The study, published in the journal Nature, explored whether these changes had altered how much carbon the Amazon stored in its vast forests. 

“Using nearly 10 years of CO2  (carbon dioxide ) measurements, we found that the more deforested and climate-stressed eastern Amazon, especially the southeast, was a net emitter of CO2 to the atmosphere, especially as a result of fires,” said John Miller, a scientist with NOAA’s Global Monitoring Laboratory and a co-author. “On the other hand, the wetter, more intact western and central Amazon, was neither a carbon sink nor source of atmospheric CO2 , with the absorption by healthy forests balancing the emissions from fires.”   

In addition to storing vast amounts of carbon, Amazonia is also one of the wettest places on Earth, storing immense amounts of water in its soils and vegetation. Transpired by leaves, this moisture evaporates into the atmosphere, where it fuels prodigious rainfall, averaging more than seven feet per year across the basin. For comparison the average annual rainfall in the contiguous U.S. is two and half feet. Several studies have estimated that water cycling through evaporation is responsible for 25 to 35 percent of total rainfall in the basin. 

But deforestation and global warming over the last 40 years have affected rainfall and temperature with potential impacts for the Amazon’s ability to store carbon. Conversion of rainforest to agriculture has caused a 17 percent decrease in forest extent in the Amazon, which stretches over an area almost as large as the continental U.S.. Replacing dense, humid forest canopies with drier pastures and cropland has increased local temperatures and decreased evaporation of water from the rainforest, which deprives downwind locations of rainfall. Regional deforestation and selective logging of adjacent forests further reduces forest cover, amplifying the cycle of drying and warming.  This, in turn, can reduce the capacity of the forests to store carbon,  and increase their vulnerability to fires.

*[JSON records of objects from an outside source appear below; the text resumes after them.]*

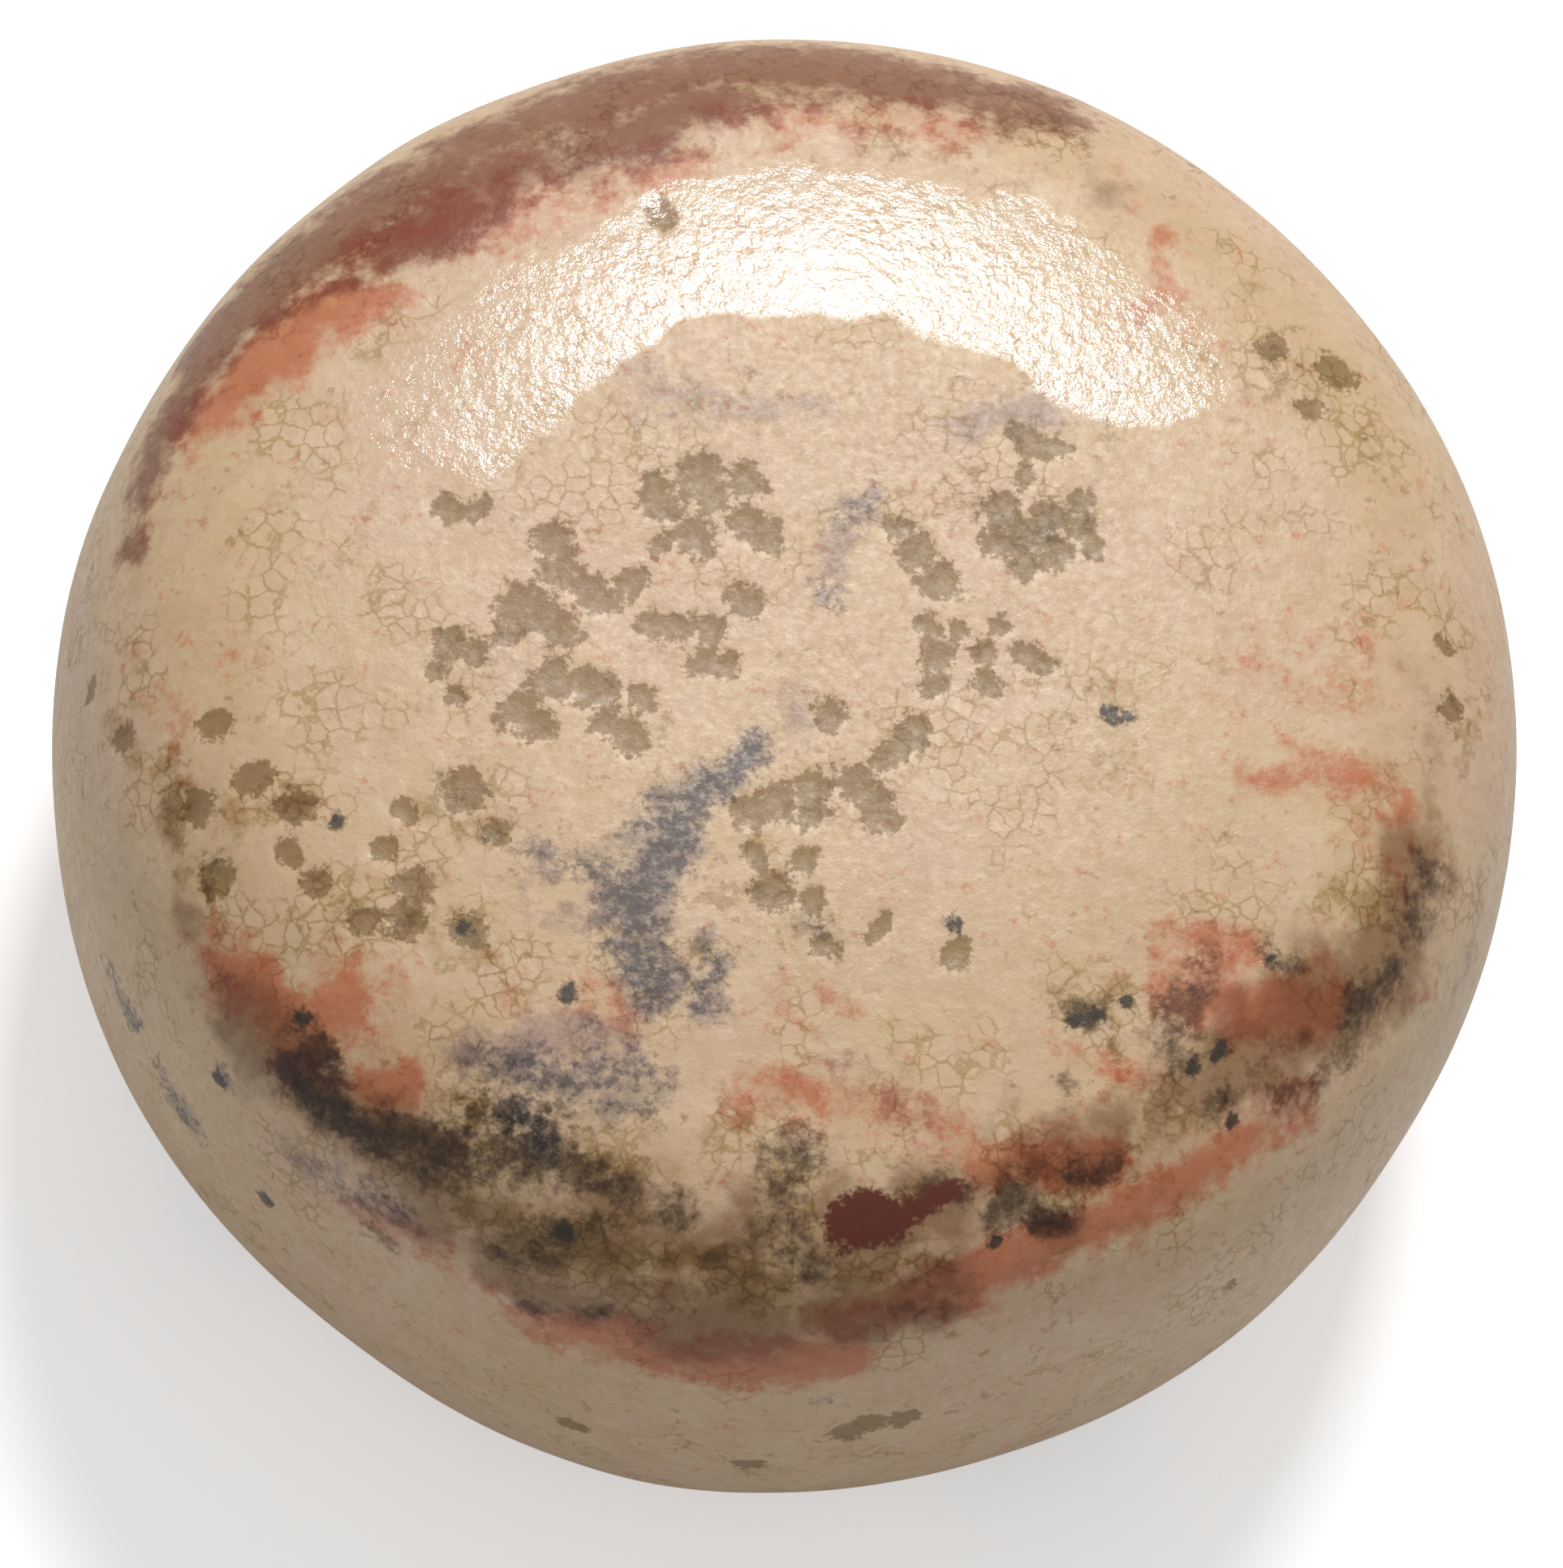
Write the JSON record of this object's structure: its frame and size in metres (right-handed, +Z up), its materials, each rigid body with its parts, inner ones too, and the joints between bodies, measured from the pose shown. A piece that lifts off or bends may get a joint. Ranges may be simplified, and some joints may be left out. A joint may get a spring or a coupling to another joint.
{
  "type": "discoidal stone",
  "caption": "Biscuit-shaped discoidal of polished quartzite, with flat faces, rounded shoulders and a bulging side, hand sized, free-standing.",
  "frame": {"origin": "middle of the lower flat, on which the stone rests", "axes": "+Z up through the middle of both faces, +Y towards the top of the picture, +X to its right"},
  "size_m": [0.0802, 0.08, 0.043],
  "materials": {
    "quartzite": "pinkish tan quartzite, ground and polished, with brown and rust iron stains and small pits"
  },
  "bodies": {
    "root": {"stone": "quartzite"}
  },
  "joints": []
}
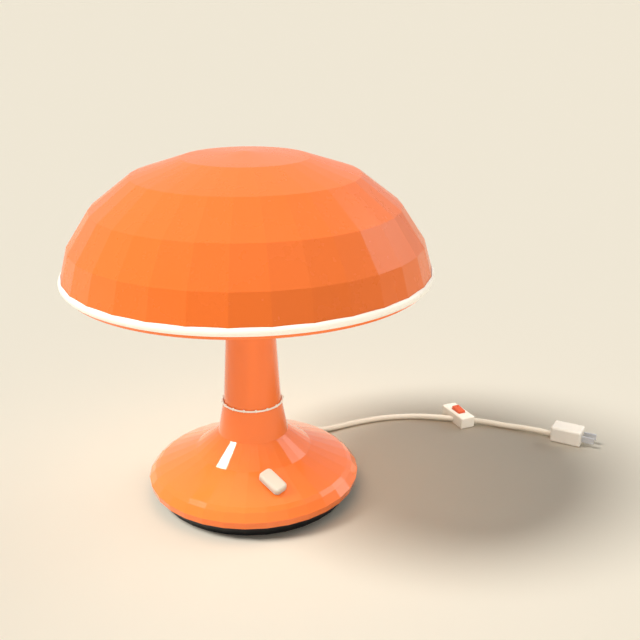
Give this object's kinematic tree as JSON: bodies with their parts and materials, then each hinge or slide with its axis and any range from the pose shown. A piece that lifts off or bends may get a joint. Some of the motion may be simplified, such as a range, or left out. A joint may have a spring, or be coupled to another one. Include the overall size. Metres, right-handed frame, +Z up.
{
  "type": "table lamp",
  "caption": "Mushroom table lamp: flat-sided dome shade with rim trim, tapered stem with beaded ring, flat-sided base with rotary dimmer, cord with rocker switch and flat-blade plug.",
  "frame": {"origin": "centre of the round pad under the base, on the surface the lamp stands on", "axes": "+Z up along the stem, -Y the front, +Y the side where the cord leaves the base"},
  "size_m": [0.51, 0.484, 0.378],
  "materials": {
    "orange_metal": "gloss",
    "orange_acrylic": "gloss",
    "cream_acrylic": "satin",
    "cream_enamel": "satin",
    "cream_plastic": "gloss",
    "orange_plastic": "gloss",
    "black_rubber": "matt",
    "steel": "satin",
    "iron": "matt",
    "brass": "satin",
    "ceramic": "gloss",
    "white_plastic": "satin",
    "opal_glass": "opal",
    "copper_wire": "satin"
  },
  "bodies": {
    "lamp": {"shade_shell": "orange_acrylic", "shade_liner": "cream_acrylic", "shade_trim": "cream_acrylic", "shade_carrier": "orange_metal", "shade_screws": "steel", "stem": "orange_metal", "stem_cap": "orange_metal", "stem_ring": "cream_enamel", "base_body": "orange_metal", "base_pad": "black_rubber", "base_plate": "steel", "base_screws": "steel", "base_weight": "iron", "weight_screws": "steel", "threaded_tube": "steel", "tube_washers": "steel", "tube_nuts": "brass", "holder_cap": "white_plastic", "holder_insert": "ceramic", "holder_skirt": "white_plastic", "screw_shell": "brass", "centre_contact": "brass", "bulb_cap": "brass", "bulb_glass": "opal_glass", "dimmer_case": "white_plastic", "dimmer_nut": "steel", "cord_relief": "orange_plastic", "inner_cord": "cream_plastic", "cord_clamp": "white_plastic", "clamp_screws": "steel", "terminal_block": "white_plastic", "inner_wires": "copper_wire", "switch_lower": "cream_plastic", "switch_upper": "cream_plastic", "switch_contacts": "brass", "switch_screws": "steel", "plug_body": "cream_plastic", "plug_blades": "steel", "cord_lead": "cream_plastic", "cord_tail": "cream_plastic"},
    "knob": {"dimmer_knob": "cream_plastic", "dimmer_shaft": "steel"},
    "rocker": {"switch_rocker": "orange_plastic"}
  },
  "joints": [
    {"name": "knob_turn", "type": "hinge", "parent": "lamp", "child": "knob", "pos_m": [0.05841, -0.05445, 0.04439], "axis": [0.2854, -0.2854, 0.9149], "range_deg": [-164.3, 105.7]},
    {"name": "rocker_tilt", "type": "hinge", "parent": "lamp", "child": "rocker", "pos_m": [0.14405, 0.2663, 0.0125], "axis": [-0.6, -0.8, 0], "range_deg": [0, 12]}
  ]
}
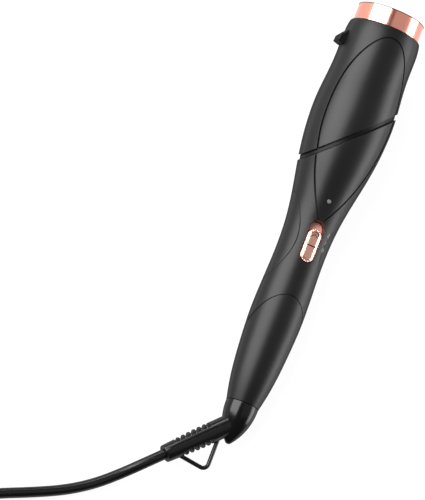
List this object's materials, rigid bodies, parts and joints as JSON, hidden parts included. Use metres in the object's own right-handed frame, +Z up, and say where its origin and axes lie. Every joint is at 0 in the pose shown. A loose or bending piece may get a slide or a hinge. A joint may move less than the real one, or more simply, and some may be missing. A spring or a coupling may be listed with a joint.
{
  "type": "hot-air hair styler",
  "caption": "Slim hot-air hair styler lying on its back: round handle with slide switch, oblique twist joint, leaf-shaped front panel, metal outlet collar, side latch and swivel cord with plug.",
  "frame": {"origin": "bottom centre of the bounding box of the styler without its free cord, coil and plug, on the table it lies on", "axes": "+Z up from the table, +Y along the styler towards the hot-air outlet (its axis rises 3.8 degrees), +X to the right of the upward-facing front panel"},
  "size_m": [0.2184, 0.539, 0.0566],
  "materials": {
    "satin_black_abs": "satin moulded ABS, soft-touch sheen",
    "satin_black_panel": "satin moulded inlay",
    "black_nylon": "moulded glass-filled nylon",
    "gloss_black_abs": "glossy moulded ABS",
    "black_rubber": "moulded soft PVC",
    "rose_gold_metal": "rose-gold anodised, fine satin",
    "rose_gold_plated": "rose-gold plated ABS",
    "bronze_gloss": "dark bronze glossy moulding",
    "black_grille": "heat-resistant PPS",
    "mica": "pressed mica sheet",
    "nichrome": "nichrome strip",
    "cutout_steel": "plated steel can",
    "cutout_ceramic": "glazed ceramic",
    "spring_steel": "spring strip",
    "board_green": "glass-epoxy board",
    "contact_block": "moulded switch body",
    "ion_case": "potted module case",
    "lamp_lens": "clear white acrylic",
    "motor_can": "drawn steel can",
    "shaft_steel": "ground steel",
    "fan_nylon": "moulded nylon",
    "filter_mesh": "woven nylon mesh",
    "screw_steel": "zinc-plated steel",
    "plug_pin_nickel": "nickel-plated brass",
    "tie_plastic": "moulded strap"
  },
  "bodies": {
    "cord_end": {"swivel_cap": "gloss_black_abs", "swivel_clip": "spring_steel", "strain_relief": "black_rubber", "hanging_loop": "gloss_black_abs", "power_cord": "black_rubber", "cord_coil": "black_rubber", "cord_tie": "tie_plastic", "cord_tail": "black_rubber", "plug_body": "black_rubber", "plug_pins": "plug_pin_nickel"},
    "handle": {"handle_front_shell": "satin_black_abs", "handle_rear_shell": "satin_black_abs", "handle_panel": "satin_black_panel", "grip_pad_left": "satin_black_abs", "grip_pad_right": "satin_black_abs", "handle_swivel_collar": "black_nylon", "switch_bezel": "bronze_gloss", "slide_switch": "contact_block", "switch_board": "board_green", "ion_module": "ion_case", "indicator_lens": "lamp_lens", "fan_housing": "fan_nylon", "fan_motor": "motor_can", "intake_cover": "satin_black_abs", "intake_filter": "filter_mesh", "shell_screws": "screw_steel"},
    "head": {"head_casing": "satin_black_abs", "head_panel": "satin_black_panel", "head_rear_panel": "satin_black_panel", "outlet_ring": "rose_gold_metal", "outlet_grille": "black_grille", "head_swivel_collar": "black_nylon", "swivel_retainer": "spring_steel", "heater_tube": "mica", "heater_boards": "mica", "heater_coil": "nichrome", "thermostat": "cutout_steel", "thermal_fuse": "cutout_ceramic", "latch_spring": "spring_steel"},
    "switch": {"switch_slider": "rose_gold_plated"},
    "latch": {"latch_knob": "gloss_black_abs"},
    "fan": {"impeller": "fan_nylon", "fan_shaft": "shaft_steel"}
  },
  "joints": [
    {"name": "cord_swivel", "type": "hinge", "parent": "cord_end", "child": "handle", "pos_m": [0.00677, -0.11207, 0.01382], "axis": [0, 0.9977, 0.0679], "continuous": true},
    {"name": "head_twist", "type": "hinge", "parent": "handle", "child": "head", "pos_m": [0.00857, 0.07929, 0.02685], "axis": [0.7071, -0.7055, -0.048], "range_deg": [0, 180]},
    {"name": "switch_slide", "type": "slide", "parent": "handle", "child": "switch", "axis": [0, 0.9977, 0.0679], "range_m": [0, 0.0055]},
    {"name": "latch_press", "type": "slide", "parent": "head", "child": "latch", "axis": [1, 0, 0], "range_m": [0, 0.0025], "stiffness_N_per_m": 900, "springref_m": -0.001, "deforming": ["latch_spring"]},
    {"name": "fan_spin", "type": "hinge", "parent": "handle", "child": "fan", "pos_m": [0.00677, -0.02427, 0.01979], "axis": [0, 0.9977, 0.0679], "continuous": true}
  ]
}
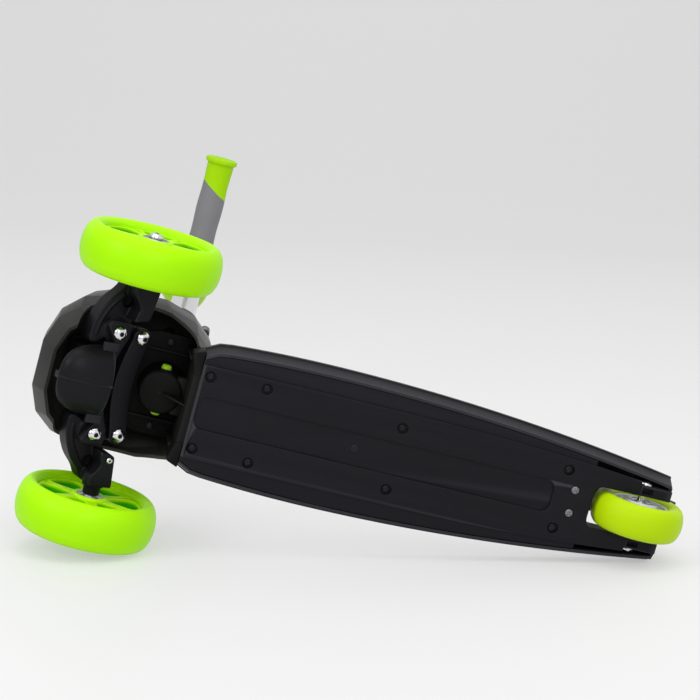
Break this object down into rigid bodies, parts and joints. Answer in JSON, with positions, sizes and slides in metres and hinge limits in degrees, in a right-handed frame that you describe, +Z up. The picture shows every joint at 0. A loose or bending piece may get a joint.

The  2.8 million square miles of jungle in the Amazon basin represents more than half of the tropical rainforest remaining on the planet. The Amazon is estimated to contain about 123 billion tons of carbon above and below ground, and is one of Earth’s most important terrestrial carbon reserves. As global fossil-fuel burning has risen, the Amazon has absorbed CO2 from the atmosphere, helping to moderate global climate.  But there are indications from this study and previous ones that the Amazon’s capacity to act as a sink may be disappearing.

Over the past several decades, intense scientific interest has focused on the question of whether the combined effects of climate change and the ongoing conversion of jungle to pasture and cropland could cause the Amazon to release more carbon dioxide than it absorbs. 

In 2010, lead author Luciana Gatti, who led the international team of scientists from Brazil, the United Kingdom, New Zealand and the Netherlands, set out to explore this question. During the next nine years, Gatti, a scientist with Brazil’s National Institute for Space Research and colleagues obtained airborne measurements of CO2  and carbon monoxide concentrations above Brazilian Amazonia. Analysis of CO2 measurements from over 600 aircraft vertical profiles, extending from the surface to around 2.8 miles above sea level at four sites, revealed that total carbon emissions in eastern Amazonia are greater than those in the west. 

“The regions of southern Pará and northern Mato Grosso states represent a worst-case scenario,” said Gatti. 

The southeast region, which represents about 20 percent of the Amazon basin, and has experienced 30 percent deforestation over the previous 40 years. Scientists recorded a 25 percent reduction in precipitation and a temperature increase of at least 2.7 degrees Fahrenheit during the dry months of August, September and October, when trees are already under seasonal stress. Airborne measurements over nine years revealed this region was a net emitter of carbon, mainly as a result of fires, while areas further west, where less than 20 percent of the forest had been removed, sources balanced sinks. The scientists said the increased emissions were likely due to conversion of forest to cropland by burning, and by reduced uptake of CO2 by the trees that remained. 

These findings help scientists better understand the long-term impacts of interactions between climate and human disturbances on the carbon balance of the world’s largest tropical forest.

“The big question this research raises is if the connection between climate, deforestation, and carbon that we see in the eastern Amazon could one day be the fate of the central and western Amazon, if they become subject to stronger human impact,” Miller said.  Changes in the capacity of tropical forests to absorb carbon will require downward adjustments of the fossil fuel emissions compatible with limiting global mean temperature increases to less than 2.0 or 1.5 degrees Celsius, he added.

This research was supported by NOAA’s Global Monitoring Laboratory and by funding from the State of Sao Paulo Science Foundation, UK Environmental Research Council, NASA, and the European Research Council.